“For those of you who sell firewood, what works the best for stacking and drying? Do you stack on 4-by-8-foot sections? This may seem like a real easy question, but I have not been able to find out what folks that dry a lot of wood do or prefer. I am open to any suggestions.”
“Split it and wait. Unless you’re premeasuring the wood into cords, I wouldn’t bother with stacking it. Time is money. We split and push the wood into piles with a skid loader with a grapple. Most people that sell wood never stack the wood unless the customer wants it stacked at their house (then charge them for it).
“At the volume of wood we sell, it would be counterproductive to stack it on pallets. If you only sell a couple cords a year, it might be OK, but we sell more firewood than any other company in eastern Colorado.”
“I’m no expert, but the guy I sell a good amount of wood to, in turn, he sells for a fair market value to the public, stacks his in 1/3-cord boxes. These are true 1/3 cords. That is to say, one row 16 inches cut length, 4 feet high, 8 feet long. This guy is never slow, and is amazed at the constant flow of new customers who have no idea they got ripped off so much in the past. Firewood should never be sold or purchased if it is not measured into some true quantity that reflects the 1 cord or 128 cubic feet unit of measure. Be proud of your product and your honesty.”

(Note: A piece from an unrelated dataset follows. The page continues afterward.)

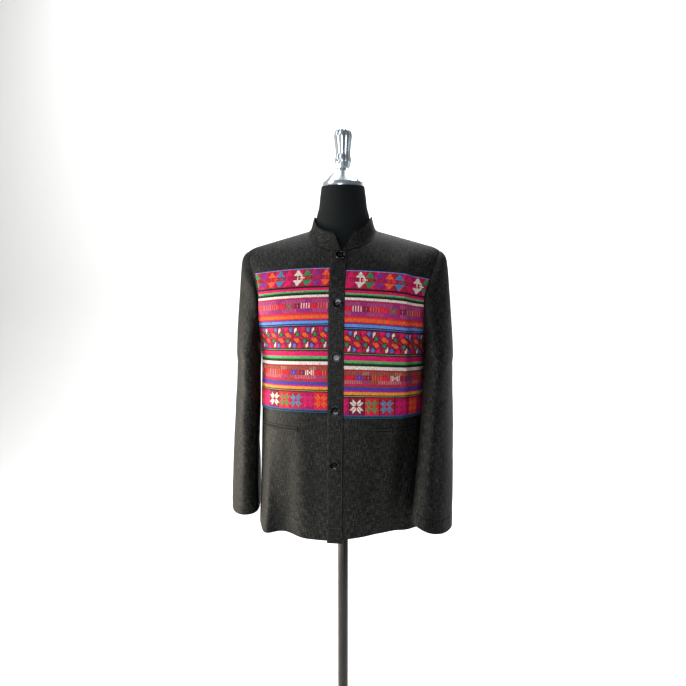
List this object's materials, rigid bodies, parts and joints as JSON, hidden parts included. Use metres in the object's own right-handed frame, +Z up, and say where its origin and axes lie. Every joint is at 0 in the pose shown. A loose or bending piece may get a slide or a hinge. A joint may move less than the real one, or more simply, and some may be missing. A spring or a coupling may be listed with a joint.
{
  "type": "long-sleeved band collar shirt-jacket on a limbless dress form with a pole and round base",
  "caption": "Dark slubbed cotton band collar shirt-jacket with woven striped chest panels, worn by a black jersey dress form with a chromed neck cap and finial.",
  "frame": {"origin": "centre of the base's underside, on the floor, under the form's pole", "axes": "+Z up along the pole; the shirt's front faces -Y; +X is the wearer's left"},
  "size_m": [0.5409, 0.35, 1.7295],
  "materials": {
    "shirt_cloth": "plain-woven slubbed charcoal cotton, matt, edges topstitched in the same colour",
    "panel_cloth": "woven and stitched bands in pink, red, green, white, orange, blue and violet cotton",
    "button_plastic": "glossy black polyester with four thread holes",
    "form_jersey": "smooth black cotton jersey drawn over a moulded form",
    "chromed_metal": "bright chrome plating",
    "stand_paint": "dark red-brown stained and varnished, satin"
  },
  "bodies": {
    "root": {"back": "shirt_cloth", "front_right": "shirt_cloth", "front_left": "shirt_cloth", "sleeve_right": "shirt_cloth", "sleeve_left": "shirt_cloth", "collar": "shirt_cloth", "placket": "shirt_cloth", "pocket_right_upper_welt": "shirt_cloth", "pocket_right_lower_welt": "shirt_cloth", "pocket_left_upper_welt": "shirt_cloth", "pocket_left_lower_welt": "shirt_cloth", "chest_panel_right": "panel_cloth", "chest_panel_left": "panel_cloth", "button_1": "button_plastic", "button_2": "button_plastic", "button_3": "button_plastic", "button_4": "button_plastic", "button_5": "button_plastic", "dress_form": "form_jersey", "neck_cap": "chromed_metal", "finial": "chromed_metal", "pole": "stand_paint", "base": "stand_paint"}
  },
  "joints": []
}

“I used to sell wood when I lived up north. We used to just heap it up, let it dry a couple weeks and then throw it on the truck, stack the back row and it was great. We never shorted a customer. A thrown-on cord consists of 168 cubic feet, roughly, because it’s not stacked. The reason I sold most of my wood on the greener side was I convinced my customers that it was best to get wood early in the spring (when supply is high, and demand was low). This allowed them to stack the wood under cover early. And, guess what, all I had to stack was that back row on the truck. I didn’t have to store wood for much more than a couple weeks, if that. And, I never got a complaint for shortage or being too green. My average customer was buying 6 cords per year. Firewood up there was a way of life.”

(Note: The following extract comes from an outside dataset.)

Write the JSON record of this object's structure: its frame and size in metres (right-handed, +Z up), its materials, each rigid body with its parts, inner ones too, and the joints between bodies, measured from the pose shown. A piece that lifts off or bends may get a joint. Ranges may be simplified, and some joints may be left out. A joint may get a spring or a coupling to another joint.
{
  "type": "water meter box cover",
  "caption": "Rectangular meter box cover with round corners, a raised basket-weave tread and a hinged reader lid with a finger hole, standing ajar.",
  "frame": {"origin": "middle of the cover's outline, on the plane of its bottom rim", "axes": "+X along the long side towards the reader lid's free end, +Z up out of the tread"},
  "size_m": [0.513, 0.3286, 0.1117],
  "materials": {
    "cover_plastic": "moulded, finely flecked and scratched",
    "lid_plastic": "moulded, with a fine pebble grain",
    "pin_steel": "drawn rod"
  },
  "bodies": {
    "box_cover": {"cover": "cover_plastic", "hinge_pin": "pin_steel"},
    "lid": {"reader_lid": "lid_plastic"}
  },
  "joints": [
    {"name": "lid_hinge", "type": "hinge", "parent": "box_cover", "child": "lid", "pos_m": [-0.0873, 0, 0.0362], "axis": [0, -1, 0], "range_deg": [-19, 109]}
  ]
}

“After we split, we stack the wood only two rows deep. We have sections that consist of cords, so that way when we go to sell, we know which sections are already dry, and since they are already sorted into single-cord sections, we just throw them into the truck and dump on-site for the customer. The stacks are open-faced, but are covered on top, which keeps most of the rain off the stacks.”
“With propane and natural gas prices jumping as much as 200 percent in the past two years, a lot of people are going back to wood or pellet stoves. Every year our firewood business goes up about 2 percent and is now 15 percent of our annual income.”